Selective Knowledge Transfer for Cross-Domain Collaborative Recommendation

Abstract

Data sparsity is a major challenge for collaborative filtering recommender systems. A promising solution is to utilize feedback or ratings from multiple domains to improve the performance of recommendations in a collective way, known as the cross-domain recommendation. Cross-domain recommendation using heterogeneous feedback is a popular solution, which transfers knowledge from the more easily available auxiliary binary feedback to improve the prediction performance of the target domain. Most of the existing work focuses on the transfer of knowledge between different domains from the same website, where user behavior data in different domains can be fully shared. The existing work mainly assumes that data from different domains can be fully shared. However, due to the constraints of business privacy policies, it is difficult to directly share exactly the same user behavior data between different e-commerce websites.
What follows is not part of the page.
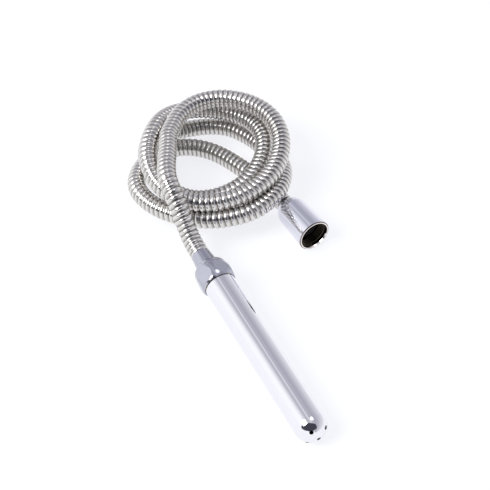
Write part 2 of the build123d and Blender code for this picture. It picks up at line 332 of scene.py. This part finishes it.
def chrome(name, tint, rough, smudge_scale):
    """Polished plating, up to RUB_ROUGHER times as rough where it is rubbed."""
    material, nodes, shader, link = new_material(name)
    shader.inputs["Metallic"].default_value = 1.0
    shader.inputs["Base Color"].default_value = (*tint, 1)
    place = nodes.new("ShaderNodeTexCoord")
    smudge = nodes.new("ShaderNodeTexNoise")
    smudge.inputs["Scale"].default_value = smudge_scale
    smudge.inputs["Detail"].default_value = 4
    link(place.outputs["Object"], smudge.inputs["Vector"])
    shine = nodes.new("ShaderNodeMapRange")
    shine.inputs["From Min"].default_value, shine.inputs["From Max"].default_value = RUB_MARKS
    shine.inputs["To Min"].default_value = rough
    shine.inputs["To Max"].default_value = rough * RUB_ROUGHER
    link(smudge.outputs["Fac"], shine.inputs["Value"])
    link(shine.outputs["Result"], shader.inputs["Roughness"])
    return material


wand_chrome = chrome("wand_chrome", (0.85, 0.85, 0.89), 0.045, 60)
# Painted shade: the hex nut, the ferrules and the conical nut get darker, bluer copies of the wand's
# plating, standing for the dimmer surroundings they reflect.
nut_chrome_painted_shade = chrome("nut_chrome_painted_shade", (0.49, 0.495, 0.565), 0.11, 140)
cone_chrome_painted_shade = chrome("cone_chrome_painted_shade", (0.76, 0.765, 0.84), 0.09, 140)


def dress(node, material):
    """A CAD piece keeps its mesh and takes a finished material."""
    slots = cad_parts[node].data.materials
    if len(slots) == 0:
        slots.append(material)
    for k in range(len(slots)):
        slots[k] = material


# Each edge of the mouth's colours fades from one radius, or height along the
# nut's axis, to the next.
BORE_EDGE, BORE_END = (11.0 * MM, 10.94 * MM), (-20.0 * MM, -19.0 * MM)
LIP_EDGE, LIP_END = (11.55 * MM, 11.5 * MM), (-1.3 * MM, -1.1 * MM)
FACE_EDGE, FACE_END = (11.5 * MM, 11.55 * MM), (-0.6 * MM, -0.5 * MM)
# Painted shade, near black, in the bore and on the end face; the lip inside the mouth is bare metal,
# painted brighter than brass as a highlight.
BORE_SHADE_TONE = (0.02, 0.018, 0.017, 1)
LIP_HIGHLIGHT_TONE = (1.0, 0.93, 0.88, 1)
FACE_SHADE_TONE = (0.22, 0.19, 0.19, 1)


def paint_mouth_shade_and_highlight(material):
    """Plating stops at the mouth, at a bare brass lip painted brighter as a highlight; painted shade
    darkens the end face and, near black, the bore behind the lip.
    """
    nodes, link = material.node_tree.nodes, material.node_tree.links.new
    shader = nodes["Principled BSDF"]
    turn = cone_axis.rotation_difference(Vector((0, 0, 1)))
    place = nodes.new("ShaderNodeTexCoord")
    spot = nodes.new("ShaderNodeMapping")
    spot.inputs["Rotation"].default_value = turn.to_euler()
    spot.inputs["Location"].default_value = -(turn @ cone_rim)
    link(place.outputs["Object"], spot.inputs["Vector"])
    parts = nodes.new("ShaderNodeSeparateXYZ")
    link(spot.outputs["Vector"], parts.inputs["Vector"])
    flat = nodes.new("ShaderNodeVectorMath")
    flat.operation = "MULTIPLY"
    flat.inputs[1].default_value = (1, 1, 0)
    link(spot.outputs["Vector"], flat.inputs[0])
    radius = nodes.new("ShaderNodeVectorMath")
    radius.operation = "LENGTH"
    link(flat.outputs["Vector"], radius.inputs[0])

    def between(socket, ends):
        step = nodes.new("ShaderNodeMapRange")
        step.inputs["From Min"].default_value, step.inputs["From Max"].default_value = ends
        link(socket, step.inputs["Value"])
        return step.outputs["Result"]

    def within(edge, end):
        product = nodes.new("ShaderNodeMath")
        product.operation = "MULTIPLY"
        link(between(radius.outputs["Value"], edge), product.inputs[0])
        link(between(parts.outputs["Z"], end), product.inputs[1])
        return product.outputs["Value"]

    colour = shader.inputs["Base Color"].default_value[:]
    last = None
    # The masks lay painted shade on the end face and in the bore, then the lip's painted highlight.
    for mask, tone in ((within(FACE_EDGE, FACE_END), FACE_SHADE_TONE),
                       (within(BORE_EDGE, BORE_END), BORE_SHADE_TONE),
                       (within(LIP_EDGE, LIP_END), LIP_HIGHLIGHT_TONE)):
        mix = nodes.new("ShaderNodeMix")
        mix.data_type = "RGBA"
        mix.inputs["A"].default_value = colour
        mix.inputs["B"].default_value = tone
        link(mask, mix.inputs["Factor"])
        if last:
            link(last, mix.inputs["A"])
        last = mix.outputs["Result"]
    link(last, shader.inputs["Base Color"])


paint_mouth_shade_and_highlight(cone_chrome_painted_shade)
dress("wand_tube", wand_chrome)
dress("cone_nut", cone_chrome_painted_shade)
for node in ("hex_nut", "wand_ferrule", "inlet_ferrule"):
    dress(node, nut_chrome_painted_shade)


# ---- Tails and the wand's inlet ------------------------------------------------
# Turned brass: the barbed tails hold the liner, and the inlet is pressed into the wand's tube.
# The wand's tail and inlet are left bright; the inlet tail, deep in the conical nut, is
# painted near black as shade.
def turned_brass(name, dark, bright):
    material, nodes, shader, link = new_material(name)
    shader.inputs["Metallic"].default_value = 1.0
    place = nodes.new("ShaderNodeTexCoord")
    marks = nodes.new("ShaderNodeTexNoise")
    marks.inputs["Scale"].default_value = 400
    marks.inputs["Detail"].default_value = 3
    link(place.outputs["Object"], marks.inputs["Vector"])
    tone = nodes.new("ShaderNodeValToRGB")
    tone.color_ramp.elements[0].color = (*dark, 1)
    tone.color_ramp.elements[1].color = (*bright, 1)
    link(marks.outputs["Fac"], tone.inputs["Fac"])
    link(tone.outputs["Color"], shader.inputs["Base Color"])
    shader.inputs["Roughness"].default_value = 0.28
    return material


brass = turned_brass("turned_brass", (0.52, 0.36, 0.14), (0.80, 0.62, 0.32))
# Painted shade: brass darkened to near black for the pieces inside the conical nut.
brass_in_painted_shade = turned_brass("brass_in_painted_shade", (0.018, 0.015, 0.012), (0.045, 0.036, 0.026))
dress("wand_tail", brass)
dress("inlet_tail", brass_in_painted_shade)


# ---- Threads ---------------------------------------------------------------------
# The G1/2 threads, cut in brass: four turns inside the conical nut, painted near black as
# shade, and five bright turns on the wand's inlet, which show when the hex nut is undone.
THREAD_PITCH = 1.814 * MM
THREAD_STEPS = 64
FEMALE_R = 10.53 * MM
FEMALE_CREST_R = 9.6 * MM
MALE_R = 10.45 * MM
MALE_ROOT_R = 9.35 * MM
ROOT_OVERLAP = 0.05 * MM
INLET_BORE_R = 7.0 * MM
SPIGOT_R = 10.18 * MM
INLET_END, INLET_SHOULDER, INLET_TIP = -10.9 * MM, 0.4 * MM, 10.0 * MM
FEMALE_START, FEMALE_TURNS = -9.6 * MM, 4
MALE_START, MALE_TURNS = -9.9 * MM, 5
RIDGE_FOOT = 0.46      # half widths of a ridge, as a share of the pitch
RIDGE_TOP = 0.1


def add_ridge(bm, root, crest, start, turns):
    """A thread's ridge, wound round Z from a four-sided section."""
    section = [bm.verts.new((r, 0, start + share * THREAD_PITCH)) for r, share in
               ((root, -RIDGE_FOOT), (crest, -RIDGE_TOP), (crest, RIDGE_TOP), (root, RIDGE_FOOT))]
    wind(bm, section, section[1:] + section[:1], turns, THREAD_PITCH, THREAD_STEPS)
    bmesh.ops.holes_fill(bm, edges=[e for e in bm.edges if e.is_boundary], sides=4)


def set_on_axis(bm, name, axis, rim, material):
    """Turns a piece built along Z onto a nut's axis and makes its object."""
    bmesh.ops.recalc_face_normals(bm, faces=bm.faces)
    turn = Vector((0, 0, 1)).rotation_difference(axis)
    bmesh.ops.rotate(bm, cent=(0, 0, 0), matrix=turn.to_matrix(), verts=bm.verts)
    bmesh.ops.translate(bm, vec=rim, verts=bm.verts)
    piece = add_mesh(name, bm)
    piece.data.materials.append(material)
    return piece


bm = bmesh.new()
add_ridge(bm, FEMALE_R + ROOT_OVERLAP, FEMALE_CREST_R, FEMALE_START, FEMALE_TURNS)
tap_thread = set_on_axis(bm, "tap_thread", cone_axis, cone_rim, brass_in_painted_shade)
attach(tap_thread, "tap_nut")

bm = bmesh.new()
outline = [bm.verts.new((r, 0, z)) for r, z in
           ((INLET_BORE_R, INLET_END), (MALE_ROOT_R, INLET_END), (MALE_ROOT_R, INLET_SHOULDER),
            (SPIGOT_R, INLET_SHOULDER), (SPIGOT_R, INLET_TIP), (INLET_BORE_R, INLET_TIP))]
wind(bm, outline, outline[1:] + outline[:1], 1, 0, THREAD_STEPS)
add_ridge(bm, MALE_ROOT_R - ROOT_OVERLAP, MALE_R, MALE_START, MALE_TURNS)
inlet = set_on_axis(bm, "wand_inlet_threaded", wand_axis, wand_rim, brass)
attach(inlet, "wand")
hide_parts("wand_inlet")


# ---- Washers and the liner -----------------------------------------------------
# Flat rubber washers seal both nuts, and a rubber liner carries the water
# inside the hose. Both are matt and nearly black.
def rubber():
    material, nodes, shader, link = new_material("seal_rubber")
    shader.inputs["Roughness"].default_value = 0.7
    place = nodes.new("ShaderNodeTexCoord")
    grain = nodes.new("ShaderNodeTexNoise")
    grain.inputs["Scale"].default_value = 1800
    link(place.outputs["Object"], grain.inputs["Vector"])
    tone = nodes.new("ShaderNodeValToRGB")
    tone.color_ramp.elements[0].color = (0.012, 0.012, 0.014, 1)
    tone.color_ramp.elements[1].color = (0.035, 0.034, 0.036, 1)
    link(grain.outputs["Fac"], tone.inputs["Fac"])
    link(tone.outputs["Color"], shader.inputs["Base Color"])
    bump = nodes.new("ShaderNodeBump")
    bump.inputs["Strength"].default_value = 0.2
    bump.inputs["Distance"].default_value = 0.05 * MM
    link(grain.outputs["Fac"], bump.inputs["Height"])
    link(bump.outputs["Normal"], shader.inputs["Normal"])
    return material


seal = rubber()
for node in ("wand_washer", "inlet_washer", "wand_liner_end", "inlet_liner_end"):
    dress(node, seal)

# ---- Floor and light -----------------------------------------------------------
# A white studio table under soft light from all round, brighter from the left.
FLOOR_HALF = 3
KEY_AT = Vector((-0.1, -1.4, 1.5))
KEY_AIM = Vector((-0.08, 0.03, 0))
KEY_SIDE = 1.0
KEY_POWER = 26

bm = bmesh.new()
bmesh.ops.create_grid(bm, x_segments=1, y_segments=1, size=FLOOR_HALF)
floor = add_mesh("studio_floor", bm)
paper, nodes, shader, link = new_material("studio_paper")
shader.inputs["Base Color"].default_value = (0.27, 0.27, 0.25, 1)
shader.inputs["Emission Color"].default_value = (0.765, 0.77, 0.81, 1)
shader.inputs["Emission Strength"].default_value = 1.0
shader.inputs["Roughness"].default_value = 0.9
shader.inputs["Specular IOR Level"].default_value = 0.1
floor.data.materials.append(paper)

key_data = bpy.data.lights.new("key", "AREA")
key_data.shape = "RECTANGLE"
key_data.size = key_data.size_y = KEY_SIDE
key_data.energy = KEY_POWER
key = add_object("key", key_data)
key.location = KEY_AT
key.rotation_euler = (KEY_AIM - KEY_AT).to_track_quat("-Z", "Y").to_euler()

# The room round the table: a white wall on the left, a dimmer ceiling with a
# thin tube light and a small lamp, a lighter wall on the right, and the dark
# camera stand. The room's tones go by the angle from straight up, in degrees,
# positive to the right.
ROOM_TONES = [(-180, 1.0), (-92, 1.0), (-80, 1.12), (-52, 1.15), (-36, 0.95),
              (-20, 0.58), (-11, 0.56), (-8, 0.62), (-5, 1.05), (-2, 0.62),
              (8, 0.52), (28, 0.46), (50, 0.60), (84, 0.86), (180, 0.9)]
STAND_MIDDLE = (-0.11, -0.11)
STAND_HALF = (0.80, 0.46)
STAND_FADE = (1.0, 0.92)
STAND_TONE = 0.07
STAND_TINT = (0.85, 0.9, 1.2)
LAMP_WAY = Vector((-0.03, 0.2, 0.98)).normalized()
LAMP_FADE = (0.980, 0.988)
LAMP_TONE = 2.6


def room_colour(tone):
    """The room's light is slightly blue, and bluer where it is dim."""
    return 0.985 * tone, 0.985 * tone, 1.02 * tone + 0.10 * max(0, 1 - tone), 1


def studio_room():
    """Light from all round, in stripes that the chrome shows."""
    world = bpy.data.worlds.new("studio_room")
    world.use_nodes = True
    nodes = world.node_tree.nodes
    link = world.node_tree.links.new
    air = nodes["Background"]
    way = nodes.new("ShaderNodeTexCoord")
    parts = nodes.new("ShaderNodeSeparateXYZ")
    link(way.outputs["Generated"], parts.inputs["Vector"])
    lean = nodes.new("ShaderNodeMath")
    lean.operation = "ARCTAN2"
    link(parts.outputs["Y"], lean.inputs[0])
    link(parts.outputs["Z"], lean.inputs[1])
    share = nodes.new("ShaderNodeMapRange")
    share.inputs["From Min"].default_value = -pi
    share.inputs["From Max"].default_value = pi
    link(lean.outputs["Value"], share.inputs["Value"])
    tones = nodes.new("ShaderNodeValToRGB")
    ramp = tones.color_ramp
    while len(ramp.elements) < len(ROOM_TONES):
        ramp.elements.new(0.5)
    for stop, (degrees, tone) in zip(ramp.elements, ROOM_TONES):
        stop.position = (degrees + 180) / 360
        stop.color = room_colour(tone)
    link(share.outputs["Result"], tones.inputs["Fac"])
    to_camera = (camera.location - wand_rim).normalized()
    right = Vector((0, 0, 1)).cross(to_camera).normalized()
    reach = []
    for across, middle_at, half in ((right, STAND_MIDDLE[0], STAND_HALF[0]),
                                    (to_camera.cross(right), STAND_MIDDLE[1], STAND_HALF[1])):
        along = nodes.new("ShaderNodeVectorMath")
        along.operation = "DOT_PRODUCT"
        along.inputs[1].default_value = across / half
        link(way.outputs["Generated"], along.inputs[0])
        shift = nodes.new("ShaderNodeMath")
        shift.operation = "SUBTRACT"
        shift.inputs[1].default_value = middle_at / half
        link(along.outputs["Value"], shift.inputs[0])
        reach.append(shift.outputs["Value"])
    pair = nodes.new("ShaderNodeCombineXYZ")
    link(reach[0], pair.inputs["X"])
    link(reach[1], pair.inputs["Y"])
    stand = nodes.new("ShaderNodeVectorMath")
    stand.operation = "LENGTH"
    link(pair.outputs["Vector"], stand.inputs[0])
    edge = nodes.new("ShaderNodeMapRange")
    edge.inputs["From Min"].default_value, edge.inputs["From Max"].default_value = STAND_FADE
    link(stand.outputs["Value"], edge.inputs["Value"])
    mix = nodes.new("ShaderNodeMix")
    mix.data_type = "RGBA"
    mix.inputs["B"].default_value = (*(STAND_TONE * tint for tint in STAND_TINT), 1)
    link(edge.outputs["Result"], mix.inputs["Factor"])
    link(tones.outputs["Color"], mix.inputs["A"])
    lamp = nodes.new("ShaderNodeVectorMath")
    lamp.operation = "DOT_PRODUCT"
    lamp.inputs[1].default_value = LAMP_WAY
    link(way.outputs["Generated"], lamp.inputs[0])
    glow = nodes.new("ShaderNodeMapRange")
    glow.inputs["From Min"].default_value, glow.inputs["From Max"].default_value = LAMP_FADE
    link(lamp.outputs["Value"], glow.inputs["Value"])
    lit = nodes.new("ShaderNodeMix")
    lit.data_type = "RGBA"
    lit.inputs["B"].default_value = (LAMP_TONE, LAMP_TONE, LAMP_TONE, 1)
    link(glow.outputs["Result"], lit.inputs["Factor"])
    link(mix.outputs["Result"], lit.inputs["A"])
    link(lit.outputs["Result"], air.inputs["Color"])
    air.inputs["Strength"].default_value = 1.0
    return world


bpy.context.scene.world = studio_room()
bpy.context.scene.view_settings.view_transform = "Standard"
It results in that the user’s latent factors learned in the auxiliary domain cannot be directly transferred to the target domain, otherwise, it will cause a negative transfer issue. In this article, we consider that the auxiliary domain with numerical ratings and target domains with binary feedbacks only share overlapping items rather than users. We propose a Selective Knowledge Transfer for Cross-domain Collaborative Recommendation, called SKT. The proposed SKT framework not only transfers the item’s latent factors learned from the auxiliary domain to the target domain, but also selectively transfers the user’s latent factors learned from the auxiliary domain to the target domain. In addition, due to the introduction of co-graph regularization of user graphs and item graphs, SKT can maintain respective intrinsic geometric structure within each domain and thus avoid negative transfer issue. Extensive experiments conducted on two real-world datasets show that our SKT method is significantly better than all baseline methods at various density levels.